At least one scholar, W. W. Greg, believed these particular marginal notes to be authorial, in the hand of Philip Massinger himself. He makes his argument in More Massinger Corrections: Notes on Old Books (London: OUP, 1924).

Folger STC 17641 copy 1 sig. G2r. Marginalia reads: "Mare to her proud Stallion"

Folger STC 17641 copy 3 sig. G2r. In this instance, copy 3 matches copy 1.

Folger STC 17641 copy 1 sig. E3r. Variations in spelling regarded as errors might be corrected in-press.
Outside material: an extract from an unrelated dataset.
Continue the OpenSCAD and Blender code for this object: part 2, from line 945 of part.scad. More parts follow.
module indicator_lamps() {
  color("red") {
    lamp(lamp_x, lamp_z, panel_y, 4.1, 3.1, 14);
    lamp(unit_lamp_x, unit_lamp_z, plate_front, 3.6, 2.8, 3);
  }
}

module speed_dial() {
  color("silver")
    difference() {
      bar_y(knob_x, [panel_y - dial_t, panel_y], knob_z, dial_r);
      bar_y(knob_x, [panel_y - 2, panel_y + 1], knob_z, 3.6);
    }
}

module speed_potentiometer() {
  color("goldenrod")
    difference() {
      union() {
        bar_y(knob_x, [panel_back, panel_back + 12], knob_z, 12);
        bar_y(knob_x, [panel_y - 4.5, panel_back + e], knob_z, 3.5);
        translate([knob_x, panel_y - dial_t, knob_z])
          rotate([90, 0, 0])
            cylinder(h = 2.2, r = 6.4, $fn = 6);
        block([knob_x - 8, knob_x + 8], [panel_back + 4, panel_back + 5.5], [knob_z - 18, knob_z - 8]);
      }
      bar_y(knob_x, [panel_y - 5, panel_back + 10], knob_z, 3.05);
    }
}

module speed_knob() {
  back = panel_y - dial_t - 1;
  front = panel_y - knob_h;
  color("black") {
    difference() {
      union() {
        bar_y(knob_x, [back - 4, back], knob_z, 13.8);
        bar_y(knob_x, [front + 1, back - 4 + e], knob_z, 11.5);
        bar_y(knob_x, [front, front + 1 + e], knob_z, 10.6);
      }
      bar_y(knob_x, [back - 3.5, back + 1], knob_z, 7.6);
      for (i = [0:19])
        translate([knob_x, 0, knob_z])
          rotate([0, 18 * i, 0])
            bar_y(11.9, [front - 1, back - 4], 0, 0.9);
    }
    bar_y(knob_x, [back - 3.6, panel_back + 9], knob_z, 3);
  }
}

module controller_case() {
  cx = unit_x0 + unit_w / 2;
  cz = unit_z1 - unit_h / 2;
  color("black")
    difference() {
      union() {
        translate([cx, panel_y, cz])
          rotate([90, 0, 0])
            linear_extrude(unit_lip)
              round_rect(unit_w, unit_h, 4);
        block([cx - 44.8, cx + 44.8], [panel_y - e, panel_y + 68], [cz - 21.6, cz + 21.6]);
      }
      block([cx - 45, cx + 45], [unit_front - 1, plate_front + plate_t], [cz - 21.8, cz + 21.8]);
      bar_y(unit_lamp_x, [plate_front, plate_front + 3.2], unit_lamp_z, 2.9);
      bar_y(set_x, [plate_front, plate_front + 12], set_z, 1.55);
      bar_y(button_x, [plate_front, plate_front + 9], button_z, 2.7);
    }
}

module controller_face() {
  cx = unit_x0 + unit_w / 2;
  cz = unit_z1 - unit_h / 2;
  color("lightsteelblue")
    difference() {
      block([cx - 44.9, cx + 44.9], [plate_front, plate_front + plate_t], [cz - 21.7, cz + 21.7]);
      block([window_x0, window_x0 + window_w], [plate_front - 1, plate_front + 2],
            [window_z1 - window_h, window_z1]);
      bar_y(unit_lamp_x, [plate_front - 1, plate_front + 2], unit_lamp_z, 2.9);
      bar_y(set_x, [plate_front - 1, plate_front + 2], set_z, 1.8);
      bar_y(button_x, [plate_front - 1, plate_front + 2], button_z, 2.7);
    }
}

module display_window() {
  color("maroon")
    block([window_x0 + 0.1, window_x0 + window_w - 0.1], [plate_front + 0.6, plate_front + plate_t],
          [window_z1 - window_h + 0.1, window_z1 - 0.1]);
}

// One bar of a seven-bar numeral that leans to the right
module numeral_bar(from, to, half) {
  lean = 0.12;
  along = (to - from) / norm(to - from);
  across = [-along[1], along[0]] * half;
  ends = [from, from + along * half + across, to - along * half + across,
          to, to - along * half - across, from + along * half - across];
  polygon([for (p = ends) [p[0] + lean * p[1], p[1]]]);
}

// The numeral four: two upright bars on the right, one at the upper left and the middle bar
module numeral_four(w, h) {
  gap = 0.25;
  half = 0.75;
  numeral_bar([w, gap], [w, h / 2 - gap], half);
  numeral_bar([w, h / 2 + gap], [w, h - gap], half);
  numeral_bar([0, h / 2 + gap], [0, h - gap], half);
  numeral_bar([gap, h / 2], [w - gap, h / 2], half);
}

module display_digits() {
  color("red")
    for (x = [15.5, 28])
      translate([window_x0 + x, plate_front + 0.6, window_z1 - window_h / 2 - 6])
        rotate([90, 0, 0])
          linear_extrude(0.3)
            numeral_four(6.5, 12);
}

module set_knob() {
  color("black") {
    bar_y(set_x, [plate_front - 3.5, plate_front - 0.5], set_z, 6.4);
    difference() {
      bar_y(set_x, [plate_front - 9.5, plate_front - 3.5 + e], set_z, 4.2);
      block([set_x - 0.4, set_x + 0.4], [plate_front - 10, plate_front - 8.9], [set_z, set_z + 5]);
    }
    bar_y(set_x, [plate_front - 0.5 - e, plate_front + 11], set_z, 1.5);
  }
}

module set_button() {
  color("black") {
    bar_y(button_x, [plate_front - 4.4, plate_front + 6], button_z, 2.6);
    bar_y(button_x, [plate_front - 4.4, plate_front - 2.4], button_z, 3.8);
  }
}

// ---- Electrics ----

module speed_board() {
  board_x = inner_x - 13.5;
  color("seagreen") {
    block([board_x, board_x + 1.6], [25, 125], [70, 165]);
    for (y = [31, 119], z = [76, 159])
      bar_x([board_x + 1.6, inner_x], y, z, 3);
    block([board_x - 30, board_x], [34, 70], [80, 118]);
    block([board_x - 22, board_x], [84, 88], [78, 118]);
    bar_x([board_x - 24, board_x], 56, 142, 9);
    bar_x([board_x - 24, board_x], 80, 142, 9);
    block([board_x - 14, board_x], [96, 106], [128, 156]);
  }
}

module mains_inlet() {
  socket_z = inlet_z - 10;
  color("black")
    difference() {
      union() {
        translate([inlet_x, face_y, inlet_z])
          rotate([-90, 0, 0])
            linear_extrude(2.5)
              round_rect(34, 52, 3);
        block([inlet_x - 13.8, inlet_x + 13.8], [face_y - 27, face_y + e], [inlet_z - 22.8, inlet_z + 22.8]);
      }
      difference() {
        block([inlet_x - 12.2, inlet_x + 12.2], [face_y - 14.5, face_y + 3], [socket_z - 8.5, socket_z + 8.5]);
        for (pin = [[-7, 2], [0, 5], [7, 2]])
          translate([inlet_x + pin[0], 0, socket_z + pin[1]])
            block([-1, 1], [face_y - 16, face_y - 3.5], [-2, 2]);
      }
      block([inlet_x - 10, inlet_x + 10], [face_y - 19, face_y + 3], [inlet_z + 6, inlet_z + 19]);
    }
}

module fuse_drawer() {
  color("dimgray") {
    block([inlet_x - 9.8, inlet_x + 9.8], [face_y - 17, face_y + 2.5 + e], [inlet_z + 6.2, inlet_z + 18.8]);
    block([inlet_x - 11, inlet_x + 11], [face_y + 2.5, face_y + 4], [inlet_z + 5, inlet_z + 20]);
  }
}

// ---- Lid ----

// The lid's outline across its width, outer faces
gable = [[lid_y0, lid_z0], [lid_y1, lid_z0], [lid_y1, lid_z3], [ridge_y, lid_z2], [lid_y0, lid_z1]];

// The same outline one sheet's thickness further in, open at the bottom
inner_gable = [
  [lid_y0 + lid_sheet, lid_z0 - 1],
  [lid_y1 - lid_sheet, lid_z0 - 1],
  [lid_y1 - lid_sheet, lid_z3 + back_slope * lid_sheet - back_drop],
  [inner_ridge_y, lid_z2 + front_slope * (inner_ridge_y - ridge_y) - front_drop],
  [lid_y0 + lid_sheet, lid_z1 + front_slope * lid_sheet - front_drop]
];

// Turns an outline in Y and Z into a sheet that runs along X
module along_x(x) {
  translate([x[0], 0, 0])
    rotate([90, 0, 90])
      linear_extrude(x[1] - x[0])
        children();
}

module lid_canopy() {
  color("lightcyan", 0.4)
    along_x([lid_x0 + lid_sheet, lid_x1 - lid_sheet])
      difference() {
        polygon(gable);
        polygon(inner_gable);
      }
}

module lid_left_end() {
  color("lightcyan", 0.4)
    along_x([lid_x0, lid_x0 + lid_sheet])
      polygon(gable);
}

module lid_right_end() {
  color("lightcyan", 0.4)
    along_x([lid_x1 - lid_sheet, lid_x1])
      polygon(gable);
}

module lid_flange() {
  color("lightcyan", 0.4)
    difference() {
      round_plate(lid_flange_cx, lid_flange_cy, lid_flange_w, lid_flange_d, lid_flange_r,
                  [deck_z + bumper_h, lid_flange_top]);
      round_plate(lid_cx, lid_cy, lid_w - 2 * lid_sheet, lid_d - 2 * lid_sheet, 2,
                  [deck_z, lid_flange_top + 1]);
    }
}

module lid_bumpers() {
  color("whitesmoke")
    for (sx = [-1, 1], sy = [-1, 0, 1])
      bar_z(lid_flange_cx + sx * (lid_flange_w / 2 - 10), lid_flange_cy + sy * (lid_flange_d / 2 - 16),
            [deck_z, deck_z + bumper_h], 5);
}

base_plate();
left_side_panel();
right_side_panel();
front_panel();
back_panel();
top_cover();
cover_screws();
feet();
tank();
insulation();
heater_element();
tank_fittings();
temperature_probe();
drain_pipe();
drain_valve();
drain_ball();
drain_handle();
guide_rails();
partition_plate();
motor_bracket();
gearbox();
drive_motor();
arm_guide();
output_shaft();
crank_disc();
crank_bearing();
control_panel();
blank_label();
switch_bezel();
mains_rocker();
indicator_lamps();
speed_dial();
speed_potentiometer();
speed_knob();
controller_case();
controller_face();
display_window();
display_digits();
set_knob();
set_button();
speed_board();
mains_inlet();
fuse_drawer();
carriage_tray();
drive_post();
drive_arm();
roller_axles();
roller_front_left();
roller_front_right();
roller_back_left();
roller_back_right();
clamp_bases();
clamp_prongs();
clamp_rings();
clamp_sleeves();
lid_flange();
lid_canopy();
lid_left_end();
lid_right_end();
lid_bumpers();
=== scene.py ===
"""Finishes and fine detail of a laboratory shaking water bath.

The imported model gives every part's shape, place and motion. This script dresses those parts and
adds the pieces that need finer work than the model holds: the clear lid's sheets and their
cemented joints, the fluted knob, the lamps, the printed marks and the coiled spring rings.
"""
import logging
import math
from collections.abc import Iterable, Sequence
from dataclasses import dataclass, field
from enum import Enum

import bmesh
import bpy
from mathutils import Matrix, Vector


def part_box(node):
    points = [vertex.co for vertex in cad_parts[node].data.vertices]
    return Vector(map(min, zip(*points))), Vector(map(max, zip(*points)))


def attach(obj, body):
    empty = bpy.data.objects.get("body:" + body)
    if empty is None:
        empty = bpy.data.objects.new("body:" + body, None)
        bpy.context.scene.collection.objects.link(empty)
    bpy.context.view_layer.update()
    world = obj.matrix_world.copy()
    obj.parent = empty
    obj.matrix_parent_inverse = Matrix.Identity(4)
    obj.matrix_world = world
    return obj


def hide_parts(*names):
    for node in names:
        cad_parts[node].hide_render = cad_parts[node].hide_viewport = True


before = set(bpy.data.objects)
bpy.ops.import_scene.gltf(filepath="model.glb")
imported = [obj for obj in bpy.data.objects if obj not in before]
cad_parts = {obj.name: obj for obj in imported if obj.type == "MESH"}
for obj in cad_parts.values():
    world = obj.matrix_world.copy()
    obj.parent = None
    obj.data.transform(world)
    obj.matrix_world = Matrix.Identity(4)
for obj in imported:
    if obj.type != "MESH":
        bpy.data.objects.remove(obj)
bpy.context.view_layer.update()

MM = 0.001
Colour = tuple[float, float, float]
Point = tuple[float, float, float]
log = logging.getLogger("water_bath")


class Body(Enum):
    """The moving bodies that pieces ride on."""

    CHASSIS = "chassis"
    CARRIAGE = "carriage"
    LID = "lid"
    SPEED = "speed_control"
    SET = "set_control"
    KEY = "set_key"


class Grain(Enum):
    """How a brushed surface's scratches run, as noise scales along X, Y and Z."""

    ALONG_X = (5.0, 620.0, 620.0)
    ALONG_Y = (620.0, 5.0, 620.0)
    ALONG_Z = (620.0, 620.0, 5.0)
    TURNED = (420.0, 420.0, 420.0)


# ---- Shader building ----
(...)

Folger STC 17641 copy 3 sig. [E3r] (signed D3). This version of leaf E3 shows several errors, including the spelling of 'noon' in the first line and the signature, which reads 'D3' instead of 'E3'. It is not unusual for copies to show a mix of corrected and uncorrected pages.

You can find other types of marginal annotation in other playbooks in the Folger’s collection. They may be marked up for performance, contain marks of ownership or of censorship, and even sketches of characters. Look at the extensive editorial emendations made to The Royal King and the Loyal Subject (RKLS) (1637, STC 13364 copy 2), Images. What do you notice has been done to the spelling? Compare these marks to the two displays available via the original and regularized spelling toggle on EMED’s edition of The Renegado. What choices does an editor need to make regarding orthography and modernization?

Speech prefixes and stage directions

When making an edition of a play based on the EMED documentary edition, you will want to pay particular attention to stage directions and speech prefixes, that is, the often abbreviated name of the character printed at the beginning of most speeches. Since the EMED edition is a faithful transcription of a copy of the earliest printed edition of the play, our texts may sometimes have ambiguous or even incorrect speech prefixes. Stage directions can be misplaced (for example, an exit instruction for a character who has a subsequent speech). Sometimes, there is little in the way of stage direction. Think about your target audience for an edition: would you want to change or add in any extra stage directions? How would you indicate that you have intervened in the text?